I stand watching her, swinging the hoe in my hands like a baseball bat and tapping my boot into the dirt in the hopes that my aggravation will drain out of my foot and into the ground. She is crouched in front of me, slowly placing one seed a time into the furrow, then gently pressing down on it with a small finger.

“Honey,” I tell her, “you don’t have to do it that way. You sow beans.”

“How can you sew beans?” she asks.

“Not sow, sew,” I answer, then realize how absurd that sounds. “Like this.” I take a handful of seeds and wave my hand from side to side, spilling them into the dirt.

“I don’t think that’s right, Daddy.”

“Trust me,” I say, glancing at my watch. Fifteen minutes late. I’ve missed Derek Jeter’s first trip to the plate. “You trust me, right?”

“Yes.”

“Then whaddya say we do it that way?”

“No.”

“Why? You said you trusted me.”

“I do, but you don’t know what you’re doing.”

Oh. Okay, then.

“Why should we do it your way?”

She rises, dusts off the knees of her jeans, and looks me in the eye. “You’re not treatin’ the seeds right, Daddy” she says. “You’re just throwin’ them. I’m planting them.”

“But we’re gonna just cover them with dirt,” I explain. “Either way, they’re just planted.”

She shakes her head. “No, Daddy. With your way they’re just planted. With my way, they’re planted with love.”

“With love?”

“I take each bean and tuck it into the dirt, like it’s going to bed. And then I kiss it with my finger. And then I say in my head, ‘Please God, let this seed grow.’ Then it’s planted and I can do the next one.”

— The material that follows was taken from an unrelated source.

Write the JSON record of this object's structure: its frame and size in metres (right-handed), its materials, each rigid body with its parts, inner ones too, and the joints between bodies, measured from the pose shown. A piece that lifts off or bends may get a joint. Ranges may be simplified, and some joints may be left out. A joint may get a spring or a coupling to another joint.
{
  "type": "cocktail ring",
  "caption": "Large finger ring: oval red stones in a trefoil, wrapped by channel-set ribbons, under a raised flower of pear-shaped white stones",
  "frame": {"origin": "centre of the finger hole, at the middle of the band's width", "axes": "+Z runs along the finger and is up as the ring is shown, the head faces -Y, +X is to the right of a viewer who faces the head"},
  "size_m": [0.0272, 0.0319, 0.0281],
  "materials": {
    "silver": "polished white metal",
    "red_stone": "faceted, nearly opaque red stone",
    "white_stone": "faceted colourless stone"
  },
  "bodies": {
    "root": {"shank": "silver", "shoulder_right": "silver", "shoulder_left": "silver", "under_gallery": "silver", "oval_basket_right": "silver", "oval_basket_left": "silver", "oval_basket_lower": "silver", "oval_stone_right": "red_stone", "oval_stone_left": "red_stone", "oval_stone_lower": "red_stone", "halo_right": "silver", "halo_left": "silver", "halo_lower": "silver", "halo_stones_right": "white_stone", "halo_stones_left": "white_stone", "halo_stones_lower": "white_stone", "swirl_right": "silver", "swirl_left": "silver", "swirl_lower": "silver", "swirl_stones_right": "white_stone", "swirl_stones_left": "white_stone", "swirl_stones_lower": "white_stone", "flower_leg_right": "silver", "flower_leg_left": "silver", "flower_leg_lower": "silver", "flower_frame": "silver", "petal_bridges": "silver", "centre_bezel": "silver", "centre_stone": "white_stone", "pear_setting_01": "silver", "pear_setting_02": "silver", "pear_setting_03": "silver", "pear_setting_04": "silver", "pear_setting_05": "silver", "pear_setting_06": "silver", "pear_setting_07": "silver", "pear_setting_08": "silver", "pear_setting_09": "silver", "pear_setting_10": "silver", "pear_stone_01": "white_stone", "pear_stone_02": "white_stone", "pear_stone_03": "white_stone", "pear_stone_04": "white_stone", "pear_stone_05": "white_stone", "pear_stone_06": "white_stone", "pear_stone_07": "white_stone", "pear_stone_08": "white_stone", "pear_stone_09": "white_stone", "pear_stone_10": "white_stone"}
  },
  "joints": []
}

“So they have to be planted with love?” I ask.

“Yes,” she says.

“But if they have food and water, they’ll grow anyway.” I have her there. Think so, anyway.

“People grow with food and water, too,” she says. “But don’t they grow better with love?”

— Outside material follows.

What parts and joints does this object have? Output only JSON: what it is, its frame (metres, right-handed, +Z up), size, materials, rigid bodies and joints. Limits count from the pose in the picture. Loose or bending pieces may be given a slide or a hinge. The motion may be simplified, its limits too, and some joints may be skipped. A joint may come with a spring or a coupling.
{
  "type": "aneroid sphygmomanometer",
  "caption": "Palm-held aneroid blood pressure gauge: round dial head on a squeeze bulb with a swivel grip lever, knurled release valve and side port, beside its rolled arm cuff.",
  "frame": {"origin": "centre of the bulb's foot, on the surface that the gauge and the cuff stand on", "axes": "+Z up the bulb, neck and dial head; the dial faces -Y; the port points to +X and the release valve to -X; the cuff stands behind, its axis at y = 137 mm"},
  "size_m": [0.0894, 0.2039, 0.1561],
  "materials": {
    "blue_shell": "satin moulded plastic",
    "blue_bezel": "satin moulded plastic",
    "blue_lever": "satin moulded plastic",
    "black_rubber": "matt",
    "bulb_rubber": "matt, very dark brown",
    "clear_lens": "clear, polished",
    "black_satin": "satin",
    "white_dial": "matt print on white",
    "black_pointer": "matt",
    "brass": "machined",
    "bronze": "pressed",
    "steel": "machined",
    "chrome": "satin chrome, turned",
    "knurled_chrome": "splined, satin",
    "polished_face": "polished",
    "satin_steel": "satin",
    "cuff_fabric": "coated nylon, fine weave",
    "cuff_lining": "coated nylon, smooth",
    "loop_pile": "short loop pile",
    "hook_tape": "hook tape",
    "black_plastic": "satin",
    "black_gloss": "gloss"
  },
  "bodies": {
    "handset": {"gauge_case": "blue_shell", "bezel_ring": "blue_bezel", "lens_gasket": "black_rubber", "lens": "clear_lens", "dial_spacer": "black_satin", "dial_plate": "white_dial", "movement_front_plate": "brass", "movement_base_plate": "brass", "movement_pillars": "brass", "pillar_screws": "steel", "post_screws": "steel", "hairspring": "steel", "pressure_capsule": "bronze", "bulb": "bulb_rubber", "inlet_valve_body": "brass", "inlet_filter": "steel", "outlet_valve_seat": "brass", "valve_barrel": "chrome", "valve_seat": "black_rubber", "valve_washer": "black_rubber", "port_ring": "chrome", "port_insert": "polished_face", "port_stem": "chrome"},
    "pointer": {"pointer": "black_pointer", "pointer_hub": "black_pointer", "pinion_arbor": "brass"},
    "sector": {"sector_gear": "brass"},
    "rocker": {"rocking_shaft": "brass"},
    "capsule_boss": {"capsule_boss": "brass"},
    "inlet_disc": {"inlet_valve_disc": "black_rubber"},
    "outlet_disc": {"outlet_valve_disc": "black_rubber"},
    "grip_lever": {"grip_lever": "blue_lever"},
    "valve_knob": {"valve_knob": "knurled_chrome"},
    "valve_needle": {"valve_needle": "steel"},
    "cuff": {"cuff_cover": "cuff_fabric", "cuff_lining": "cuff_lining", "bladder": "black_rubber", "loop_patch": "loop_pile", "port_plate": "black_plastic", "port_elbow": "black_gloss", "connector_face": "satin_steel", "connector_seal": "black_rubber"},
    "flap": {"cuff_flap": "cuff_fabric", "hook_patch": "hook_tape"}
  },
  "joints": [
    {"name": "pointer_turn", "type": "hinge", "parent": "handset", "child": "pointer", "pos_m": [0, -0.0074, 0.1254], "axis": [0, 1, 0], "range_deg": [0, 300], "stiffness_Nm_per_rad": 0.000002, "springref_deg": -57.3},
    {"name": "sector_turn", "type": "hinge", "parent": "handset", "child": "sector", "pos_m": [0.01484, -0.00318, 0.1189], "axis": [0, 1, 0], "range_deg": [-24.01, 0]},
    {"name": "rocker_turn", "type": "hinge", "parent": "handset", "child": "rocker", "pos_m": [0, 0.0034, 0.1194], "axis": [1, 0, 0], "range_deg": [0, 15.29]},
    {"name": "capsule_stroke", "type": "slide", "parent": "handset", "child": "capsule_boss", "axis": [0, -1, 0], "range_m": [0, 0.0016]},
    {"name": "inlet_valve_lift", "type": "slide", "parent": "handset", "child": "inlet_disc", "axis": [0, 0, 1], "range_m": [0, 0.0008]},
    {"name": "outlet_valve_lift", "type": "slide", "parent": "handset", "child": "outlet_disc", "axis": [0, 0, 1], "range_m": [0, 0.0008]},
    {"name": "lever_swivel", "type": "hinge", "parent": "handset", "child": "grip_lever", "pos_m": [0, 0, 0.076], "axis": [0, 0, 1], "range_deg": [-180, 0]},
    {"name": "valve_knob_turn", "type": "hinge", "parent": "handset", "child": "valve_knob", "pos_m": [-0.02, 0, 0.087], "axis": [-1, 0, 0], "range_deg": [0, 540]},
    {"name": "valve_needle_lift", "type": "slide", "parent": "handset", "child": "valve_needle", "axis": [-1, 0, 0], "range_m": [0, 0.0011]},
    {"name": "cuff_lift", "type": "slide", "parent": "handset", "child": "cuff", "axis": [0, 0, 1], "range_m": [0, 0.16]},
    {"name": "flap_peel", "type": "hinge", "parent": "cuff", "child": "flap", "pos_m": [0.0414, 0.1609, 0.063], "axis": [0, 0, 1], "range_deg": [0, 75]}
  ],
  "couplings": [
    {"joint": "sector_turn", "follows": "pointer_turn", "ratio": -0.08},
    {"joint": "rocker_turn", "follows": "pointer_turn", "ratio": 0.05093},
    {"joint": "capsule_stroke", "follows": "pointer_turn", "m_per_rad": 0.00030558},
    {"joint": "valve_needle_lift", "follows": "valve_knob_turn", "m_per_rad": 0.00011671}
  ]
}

My foot stops tapping. I swing the hoe around, transforming it on one motion from a Louisville Slugger to a pole to lean on.

I gaze upon this little girl, bundled against a brisk May wind. I am her father. The provider. The food and water to her life. And she is my daughter, the fragile seed I’m coaxing to grow.

But I want her to do more than just grow. I want her to bloom. And I know she won’t with just food and water. She needs love, too.

The sort of love that comes from ignoring a ballgame and spending some time with my daughter in the garden on a cool Saturday in May.

So we stood there, the two of us, planting each bean one at a time until the sun snuck over the mountains and said goodnight.


June 29, 2009
I went out yesterday evening to survey our small crop. The squash is ready, as are the onions. The corn's coming along just fine, and it looks as though I'll soon be enjoying some peppers.

And the beans? Well, judge for yourself:




Looks like my daughter's on to something.

I missed that Yankee game, but I’m certain I watched the highlights. I can’t remember who won, though. Can't remember how many hits Derek Jeter got or how many innings Andy Pettite went. Can't remember any blown calls by the umps or all the things the announcers said that I disagreed with.

But I will always carry the memory of a father and his daughter planting four rows of beans, all with love. And I will remember that whatever planting I do in life needs to be done with love as well.